İyice güçlenen Halil, şehirdeki bütün zindanları boşalttırıp mahkûmları serbest bıraktırdı. İşte tam bu sırada, ortaya ''Deli İbrahim'' adında bir softa çıktı. Patrona Halil ile yeniçeri ağalarının önüne geldi ve ''Mübarek bir davaya kalktınız. Zalimlerden hesap soruyorsunuz. Böyle büyük bir günde ezan okunmaz, namaz kılınmaz'' dedi, derken bir de fetva verdi.
İSYANCILAR TEPELENDİ
Deli İbrahim'in fetvasıyla, o gün camiler ve mescitler kapatıldı, ezan okunması ve camilere namaz için gelinmesi yasaklandı ve 1730'un 29 Eylül günü, tarihlere ' ' İstanbul'da fetihten buyana ezan okunmayan tek gün'' olarak geçti. Sonrası, mâlûm... Yeniçeriler saraya yürüyüp Üçüncü Ahmed'i tahtından indirdiler. Tahta Birinci Mahmud geçti. Damad İbrahim Paşa önce idam edildi, sonra cesedi parçalandı.

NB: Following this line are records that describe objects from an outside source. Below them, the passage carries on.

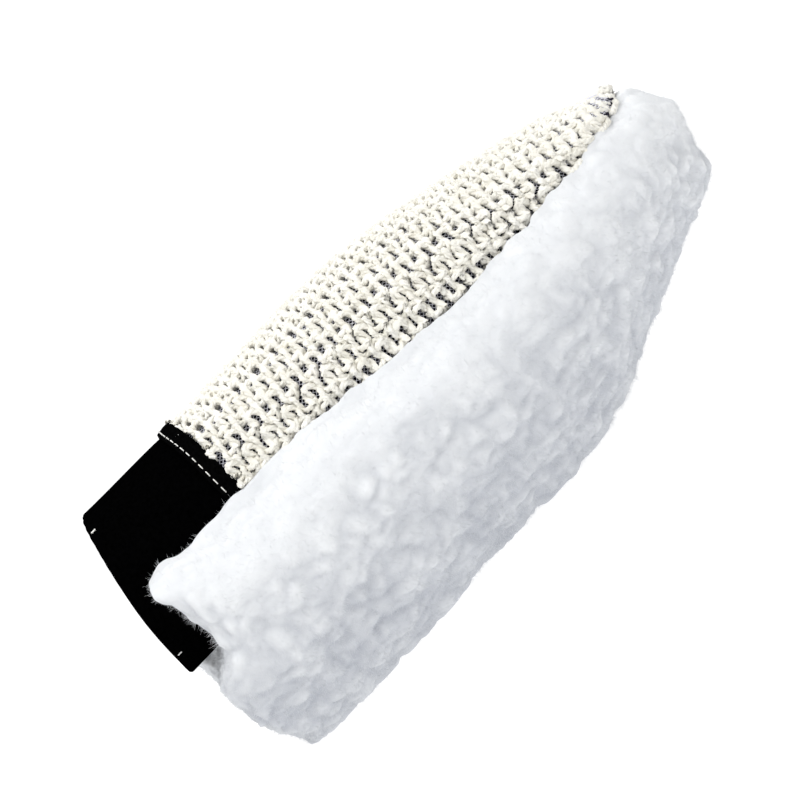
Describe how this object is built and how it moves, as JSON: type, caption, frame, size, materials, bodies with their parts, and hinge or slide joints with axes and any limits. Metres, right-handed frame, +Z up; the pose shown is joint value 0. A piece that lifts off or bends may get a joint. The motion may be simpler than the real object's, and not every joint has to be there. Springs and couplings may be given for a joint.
{
  "type": "wash mitt",
  "caption": "Padded hand mitt for washing a car: long white fleece palm, coarse cream knit net back over a dark lining, and a black elastic cuff open for the hand.",
  "frame": {"origin": "bottom centre of the mitt's box, on the surface it lies on, under the middle of its length", "axes": "+Y runs along the mitt from the cuff mouth to the tip, +X across it, +Z up out of the knit back"},
  "size_m": [0.1566, 0.2729, 0.1207],
  "materials": {
    "black_binding": "rolled black binding",
    "black_cuff": "matte black knitted cuff fabric",
    "black_lining": "matte black woven lining",
    "cream_yarn": "matte cotton-like yarn, hand-knit in heavy loops",
    "elastic": "covered flat elastic",
    "seam_tape": "narrow black seam tape",
    "white_backing": "knitted fleece backing",
    "white_fleece": "soft long white pile in rounded tufts",
    "white_net": "fine white net",
    "white_thread": "white sewing thread"
  },
  "bodies": {
    "root": {"knit_mesh_panel": "cream_yarn", "netting_underlay": "white_net", "back_lining": "black_lining", "palm_lining": "black_lining", "fleece_backing": "white_backing", "fleece_pile": "white_fleece", "perimeter_seam_tape": "seam_tape", "perimeter_seam_thread": "white_thread", "cuff_outer": "black_cuff", "cuff_lining": "black_lining", "cuff_elastic": "elastic", "cuff_binding": "black_binding", "binding_topstitch": "white_thread", "bartacks": "white_thread"}
  },
  "joints": []
}
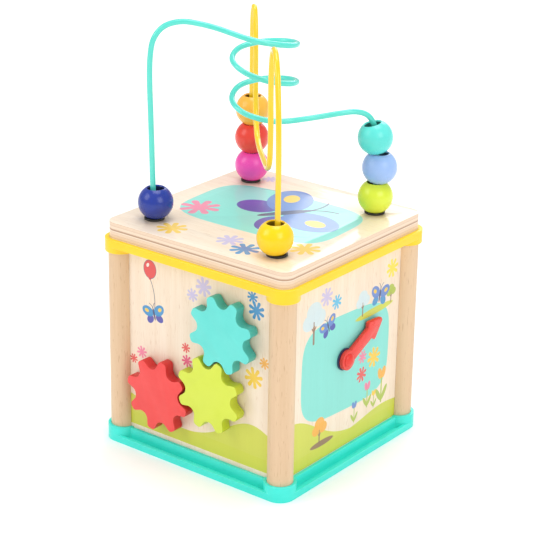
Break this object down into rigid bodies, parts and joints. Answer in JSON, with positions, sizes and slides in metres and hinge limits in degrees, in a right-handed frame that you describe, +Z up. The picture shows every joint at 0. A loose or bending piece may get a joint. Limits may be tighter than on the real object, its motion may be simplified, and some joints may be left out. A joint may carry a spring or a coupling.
{
  "type": "activity cube",
  "caption": "Wooden activity cube with meshing gears, a dial pointer, sliders, a spinning disc and beads on two bent wires on the lid.",
  "frame": {"origin": "centre of the base tray's underside, on the table", "axes": "+Z up; -Y is the gear side; +X is the dial side; +Y is the spinning disc side; -X is the slider side"},
  "size_m": [0.16, 0.16, 0.2979],
  "materials": {
    "turquoise_plastic": "satin",
    "yellow_plastic": "satin",
    "beech": "satin",
    "birch_ply": "satin",
    "steel": "satin",
    "turquoise_paint_wood": "satin",
    "lime_paint_wood": "satin",
    "red_paint_wood": "satin",
    "red_plastic": "gloss",
    "navy_plastic": "satin",
    "white_plastic": "satin",
    "turquoise_wire": "satin",
    "yellow_wire": "satin",
    "black_plastic": "satin",
    "orange_paint_wood": "satin",
    "blue_paint_wood": "satin",
    "cream_paint_wood": "satin",
    "navy_paint_wood": "satin",
    "yellow_paint_wood": "satin",
    "sky_paint_wood": "satin",
    "aqua_paint_wood": "satin",
    "magenta_paint_wood": "satin"
  },
  "bodies": {
    "frame": {"base_tray": "turquoise_plastic", "base_board": "birch_ply", "base_board_screws": "steel", "post_screws_low": "steel", "post_front": "beech", "post_left": "beech", "post_right": "beech", "post_back": "beech", "panel_gears": "birch_ply", "panel_dial": "birch_ply", "panel_spin": "birch_ply", "panel_slide": "birch_ply", "top_frame": "yellow_plastic", "post_screws_high": "steel", "lid_board": "birch_ply", "lid_screws": "steel", "wire_turquoise": "turquoise_wire", "wire_yellow": "yellow_wire", "wire_ferrules": "steel", "wire_washers": "black_plastic"},
    "gear_turquoise": {"gear_turquoise": "turquoise_paint_wood", "gear_turquoise_pin": "beech", "gear_turquoise_clip": "white_plastic"},
    "gear_lime": {"gear_lime": "lime_paint_wood", "gear_lime_pin": "beech", "gear_lime_clip": "white_plastic"},
    "gear_red": {"gear_red": "red_paint_wood", "gear_red_pin": "beech", "gear_red_clip": "white_plastic"},
    "pointer": {"dial_arrow": "red_plastic", "dial_spacer": "navy_plastic", "dial_pin": "red_plastic", "dial_clip": "white_plastic"},
    "slider_low": {"slider_low_knob": "orange_paint_wood", "slider_low_stem": "white_plastic"},
    "slider_high": {"slider_high_knob": "blue_paint_wood", "slider_high_stem": "white_plastic"},
    "spinner": {"spin_disc": "cream_paint_wood", "spin_peg": "red_paint_wood", "spin_pin": "red_plastic", "spin_clip": "white_plastic"},
    "bead_navy": {"bead_navy": "navy_paint_wood"},
    "bead_yellow": {"bead_yellow": "yellow_paint_wood"},
    "bead_lime": {"bead_lime": "lime_paint_wood"},
    "bead_sky": {"bead_sky": "sky_paint_wood"},
    "bead_turquoise": {"bead_turquoise": "aqua_paint_wood"},
    "bead_magenta": {"bead_magenta": "magenta_paint_wood"},
    "bead_red": {"bead_red": "red_paint_wood"},
    "bead_orange": {"bead_orange": "orange_paint_wood"}
  },
  "joints": [
    {"name": "gear_lime_spin", "type": "hinge", "parent": "frame", "child": "gear_lime", "pos_m": [0.0155, -0.0757, 0.06], "axis": [0, -1, 0], "continuous": true},
    {"name": "gear_turquoise_spin", "type": "hinge", "parent": "frame", "child": "gear_turquoise", "pos_m": [0.02567, -0.0757, 0.10589], "axis": [0, -1, 0], "continuous": true},
    {"name": "gear_red_spin", "type": "hinge", "parent": "frame", "child": "gear_red", "pos_m": [-0.0294, -0.0757, 0.0461], "axis": [0, -1, 0], "continuous": true},
    {"name": "pointer_spin", "type": "hinge", "parent": "frame", "child": "pointer", "pos_m": [0.074, -0.0035, 0.0765], "axis": [1, 0, 0], "continuous": true},
    {"name": "slider_low_slide", "type": "slide", "parent": "frame", "child": "slider_low", "axis": [0, -1, 0], "range_m": [0, 0.08]},
    {"name": "slider_high_slide", "type": "slide", "parent": "frame", "child": "slider_high", "axis": [0, 1, 0], "range_m": [0, 0.08]},
    {"name": "spinner_spin", "type": "hinge", "parent": "frame", "child": "spinner", "pos_m": [0, 0.0745, 0.077], "axis": [0, 1, 0], "continuous": true},
    {"name": "bead_navy_slide", "type": "slide", "parent": "frame", "child": "bead_navy", "axis": [0, 0, 1], "range_m": [0, 0.045]},
    {"name": "bead_yellow_slide", "type": "slide", "parent": "frame", "child": "bead_yellow", "axis": [0, 0, 1], "range_m": [0, 0.035]},
    {"name": "bead_magenta_slide", "type": "slide", "parent": "frame", "child": "bead_magenta", "axis": [0, 0, 1], "range_m": [0, 0.016]},
    {"name": "bead_red_slide", "type": "slide", "parent": "bead_magenta", "child": "bead_red", "axis": [0, 0, 1], "range_m": [0, 0.008]},
    {"name": "bead_orange_slide", "type": "slide", "parent": "bead_red", "child": "bead_orange", "axis": [0, 0, 1], "range_m": [0, 0.008]},
    {"name": "bead_lime_spin", "type": "hinge", "parent": "frame", "child": "bead_lime", "pos_m": [0.05303, 0.05303, 0.1729], "axis": [0, 0, 1], "continuous": true},
    {"name": "bead_sky_spin", "type": "hinge", "parent": "frame", "child": "bead_sky", "pos_m": [0.05459, 0.05459, 0.19345], "axis": [0, 0, 1], "continuous": true},
    {"name": "bead_turquoise_spin", "type": "hinge", "parent": "frame", "child": "bead_turquoise", "pos_m": [0.05197, 0.05197, 0.2146], "axis": [-0.1711, -0.1711, 0.9703], "continuous": true}
  ],
  "couplings": [
    {"joint": "gear_turquoise_spin", "follows": "gear_lime_spin", "ratio": -1},
    {"joint": "gear_red_spin", "follows": "gear_lime_spin", "ratio": -1}
  ]
}
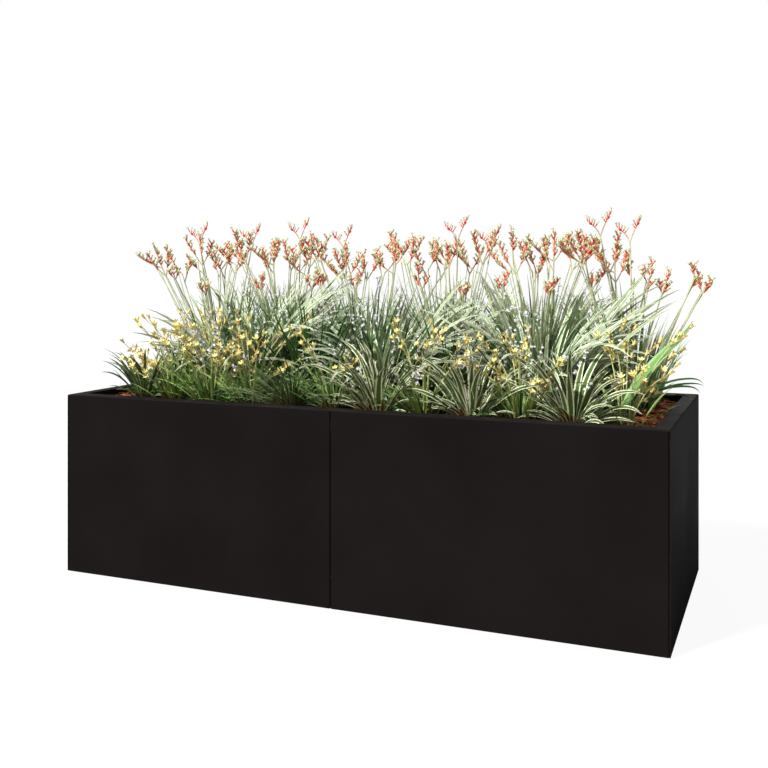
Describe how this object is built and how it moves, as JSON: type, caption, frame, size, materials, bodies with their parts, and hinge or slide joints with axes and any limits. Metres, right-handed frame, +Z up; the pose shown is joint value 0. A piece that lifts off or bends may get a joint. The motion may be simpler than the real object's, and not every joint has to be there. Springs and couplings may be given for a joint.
{
  "type": "trough planter",
  "caption": "Long rectangular trough planter of folded black steel panels bolted together, filled with gravel, soil and bark and planted with striped rosettes, grasses and tall flowers.",
  "frame": {"origin": "on the ground, at the centre of the planter's footprint", "axes": "+X along the length, +Y from the front face to the back face, +Z up"},
  "size_m": [2.1199, 0.8, 1.22],
  "materials": {
    "black_powder_coat": "fine matt powder coat over folded steel",
    "galvanised_steel": "galvanised, dull with faint spangle",
    "stainless_steel": "satin",
    "drainage_gravel": "rounded pebbles",
    "filter_felt": "needled felt",
    "potting_soil": "dark crumbly soil",
    "bark_chips": "rough reddish-brown bark",
    "striped_leaf": "green leaf with cream edges, satin",
    "green_leaf": "green leaf, satin",
    "silver_leaf": "silvery grey-green leaf, matt",
    "yellow_flower": "downy yellow petals with orange-brown bases",
    "red_flower": "downy red petals with pale green tips"
  },
  "bodies": {
    "root": {"front_left_panel": "black_powder_coat", "front_right_panel": "black_powder_coat", "back_left_panel": "black_powder_coat", "back_right_panel": "black_powder_coat", "left_end_panel": "black_powder_coat", "right_end_panel": "black_powder_coat", "cross_tie": "galvanised_steel", "floor_bearer_1": "galvanised_steel", "floor_bearer_2": "galvanised_steel", "floor_bearer_3": "galvanised_steel", "floor_bearer_4": "galvanised_steel", "floor_bearer_5": "galvanised_steel", "floor_bearer_6": "galvanised_steel", "left_floor_pan": "galvanised_steel", "right_floor_pan": "galvanised_steel", "seam_bolts": "stainless_steel", "seam_washers": "stainless_steel", "seam_nuts": "stainless_steel", "weld_studs": "stainless_steel", "corner_washers": "stainless_steel", "corner_nuts": "stainless_steel", "left_gravel_bed": "drainage_gravel", "right_gravel_bed": "drainage_gravel", "filter_mat": "filter_felt", "soil": "potting_soil", "bark_mulch": "bark_chips", "striped_rosette_1": "striped_leaf", "yellow_kangaroo_paw_1": "yellow_flower", "yellow_kangaroo_paw_2": "yellow_flower", "yellow_kangaroo_paw_3": "yellow_flower", "fine_leaved_tuft": "green_leaf", "yellow_kangaroo_paw_4": "yellow_flower", "striped_rosette_2": "striped_leaf", "yellow_kangaroo_paw_5": "yellow_flower", "striped_rosette_3": "striped_leaf", "yellow_kangaroo_paw_6": "yellow_flower", "striped_rosette_4": "striped_leaf", "yellow_kangaroo_paw_7": "yellow_flower", "green_grass_1": "green_leaf", "silver_clump_1": "silver_leaf", "green_grass_2": "green_leaf", "silver_clump_2": "silver_leaf", "green_grass_3": "green_leaf", "silver_clump_3": "silver_leaf", "green_grass_4": "green_leaf", "red_kangaroo_paw_1": "red_flower", "red_kangaroo_paw_2": "red_flower", "red_kangaroo_paw_3": "red_flower", "red_kangaroo_paw_4": "red_flower", "red_kangaroo_paw_5": "red_flower", "red_kangaroo_paw_6": "red_flower"}
  },
  "joints": []
}
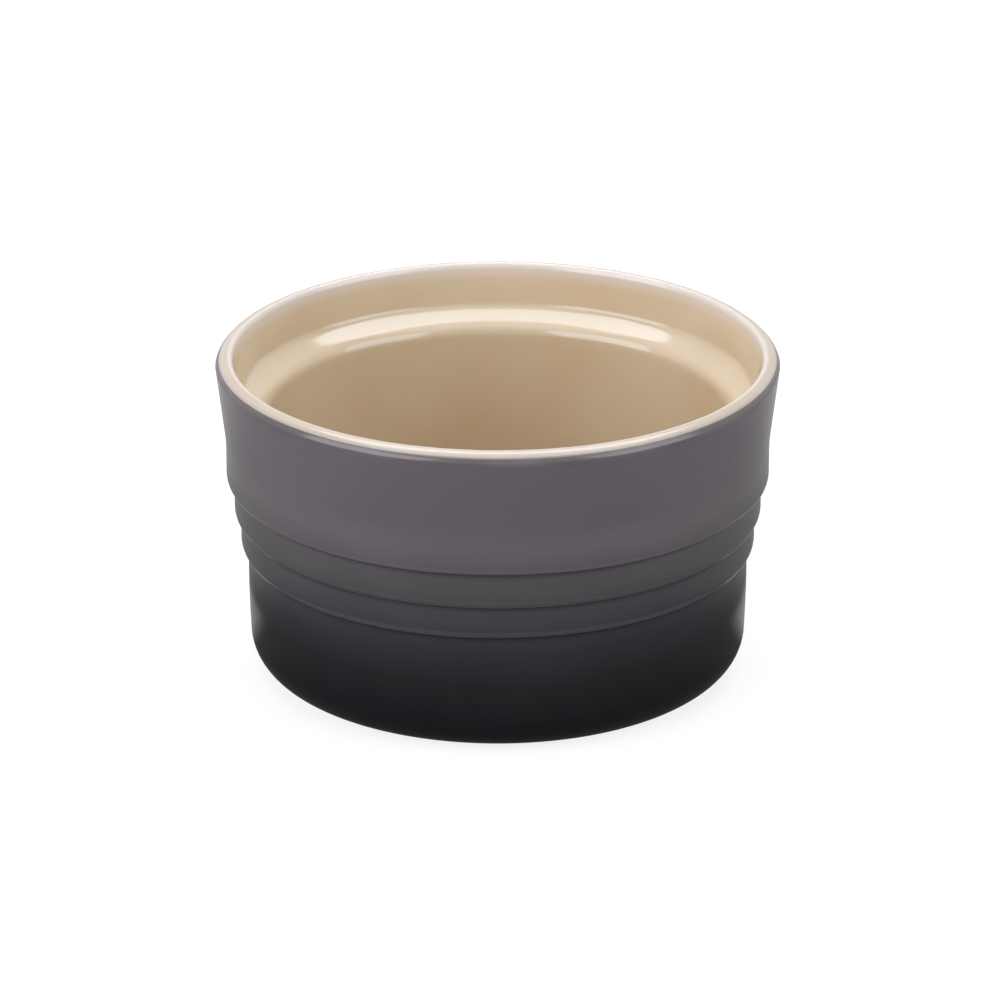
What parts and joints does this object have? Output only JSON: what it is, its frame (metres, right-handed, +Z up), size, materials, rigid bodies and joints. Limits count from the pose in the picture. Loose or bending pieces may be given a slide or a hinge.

Ayaklanma 29 gün boyunca devam etti. Yeni hükümdar 26 Ekim 1730'da Halil ile arkadaşlarını bir baskınla ortadan kaldırdı ve herşeye hâkim oldu. O günlerden bugüne iki hatıra kaldı: Biri İstanbul'da 29 Eylül günü namaz kılınmadığı bilgisi ve bir de yasaklama: Herşey sakinleştikten sonra Birinci Mahmud İstanbul kadısına bir ferman gönderdi ve ''Halil, Arnavut'tu. Sebep olduğu kötü hatıradan dolayı bundan böyle hamamlarda Arnavut tellâk çalıştırılmayacaktır'' buyurdu.